Optometry Coding & Billing Alert

Reader Questions:

Educate Patients About Baseline Photo Necessity

Question: We offer our patients routine healthy baseline photos of the retina and disc. We charge a fee for this, and the patient is aware that insurance will not cover it. We still charge the patient for the photo even if during the exam the medical diagnosis supports taking the photo. Is this OK, or should we bill insurance instead?

Vermont Subscriber

Answer: Billing for the baseline photos follows a logical thought pattern. You can bill the patient's insurance for the picture if you are documenting a pathological condition or the change in a pathological condition. However, don't confuse the ability to bill for the picture with the ability to bill for the exam at the same time.

If the patient came in for a routine exam and had no complaints, that exam is routine, no matter what you find. If you find pathology during that routine exam, it is still a routine exam, but any additional testing would not have to be considered routine. In those cases, it's sometimes better to have the patient back on another day to take the picture and do any further testing if at all possible.

Smart: Most routine exams with routine pictures do not show any pathology and therefore remain the financial responsibility of the patient or his vision plan.
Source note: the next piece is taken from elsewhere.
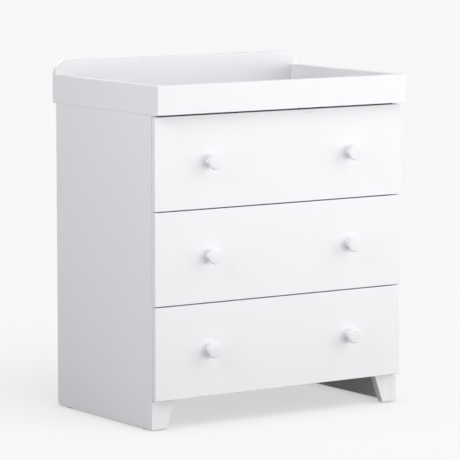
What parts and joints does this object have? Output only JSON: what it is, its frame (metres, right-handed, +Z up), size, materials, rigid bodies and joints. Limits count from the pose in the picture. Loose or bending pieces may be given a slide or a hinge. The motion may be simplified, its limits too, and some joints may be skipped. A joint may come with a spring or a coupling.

Consider having your patients read and sign a form explaining the purpose of routine retinal photography, telling the costs and explaining that insurance covers it only if a medical diagnosis is found. The same form can also cover the need for polycarbonate lenses and ask for permission to dilate.
 
At that point, you could bill Medicare or the insurance for the photos, but just be sure to append modifier -GA (Waiver of liability statement on file). If you get a denial, bill the patient.